"I read a book one day, and my whole life was changed." - opening line of The New Life, by Orhan Pamuk

Tuesday, October 17, 2023

MY REVOLUTONS, by Hari Kunzru

 My Revolutions, Hari Kunzru's third novel, is the story of a "failed" revolutionary, a member of a radical left-wing group (think, Weather Underground) set in Britain in the late 1960s. The protagonist, Chris Carver, AKA Michael Frame, has gone "underground" for several decades as the story starts - in 1998. "Hiding in plain sight" would be a more accurate description of his situation. He is living a manufactured identity as a middle-class househusband in London. His affiliation with a radical group of revolutionaries decades earlier resulted in his having dropped out of sight as things got too hot, doing a stint in a Buddhist monastery in Thailand to detox from a heroin addiction among other adventures, before taking on a new identity. His new status quo is shaken when, on a holiday in France, he sees a women he thinks is his old companion, lover, fellow revolutionary in the old days who he presumed had been killed in the violent takeover of the West German embassy in Copenhagen years earlier.
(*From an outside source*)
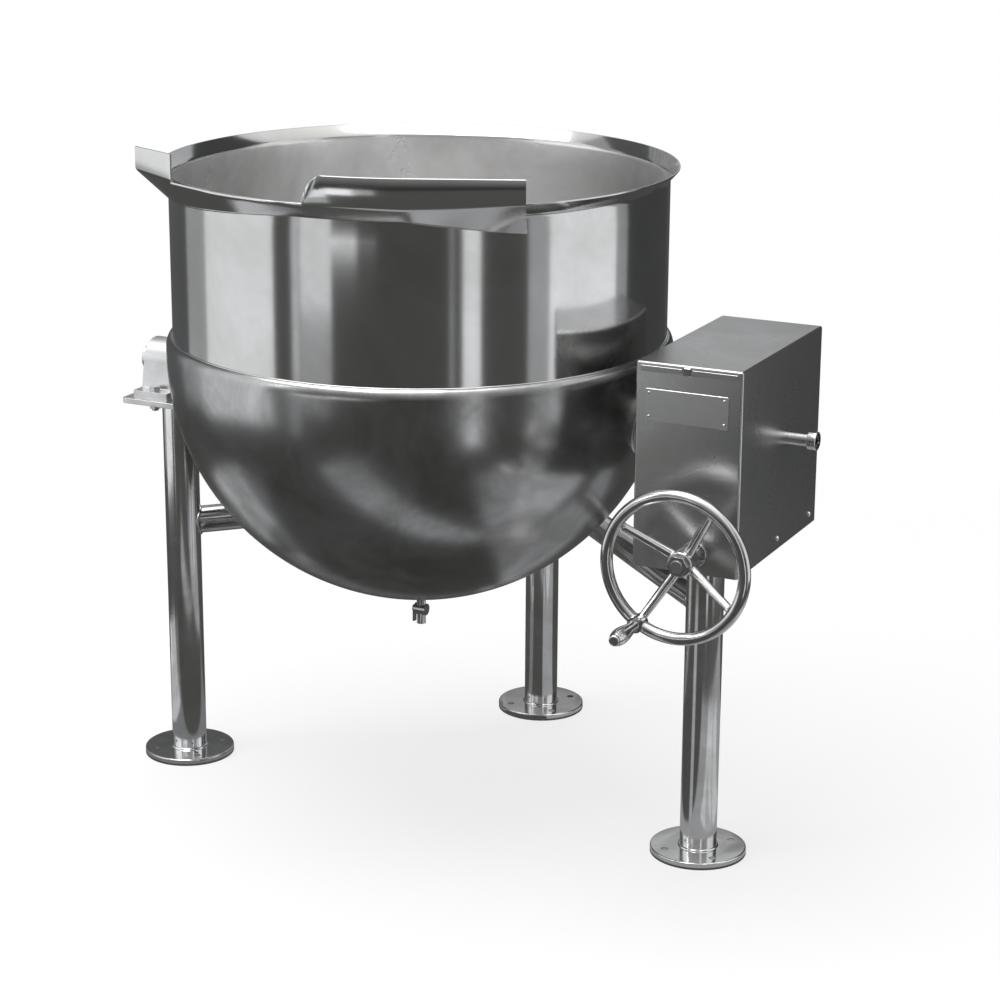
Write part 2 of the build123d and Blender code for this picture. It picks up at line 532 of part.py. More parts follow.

This incident, along with the unexpected and "unfortunate' meeting of someone tangentially connected with his revolutionary days precipitates a crisis. The narrative jumps back and forward in time and paints a clear picture of Chris/Michael and his current mental state as well as what he has been through. Considering the fact that the writer was actually born in 1969 and certainly had no first-hand experience in the milieu he describes so vividly, it is a believable and compelling story of a turbulent time and the reflection about it in the mind of one of its participants.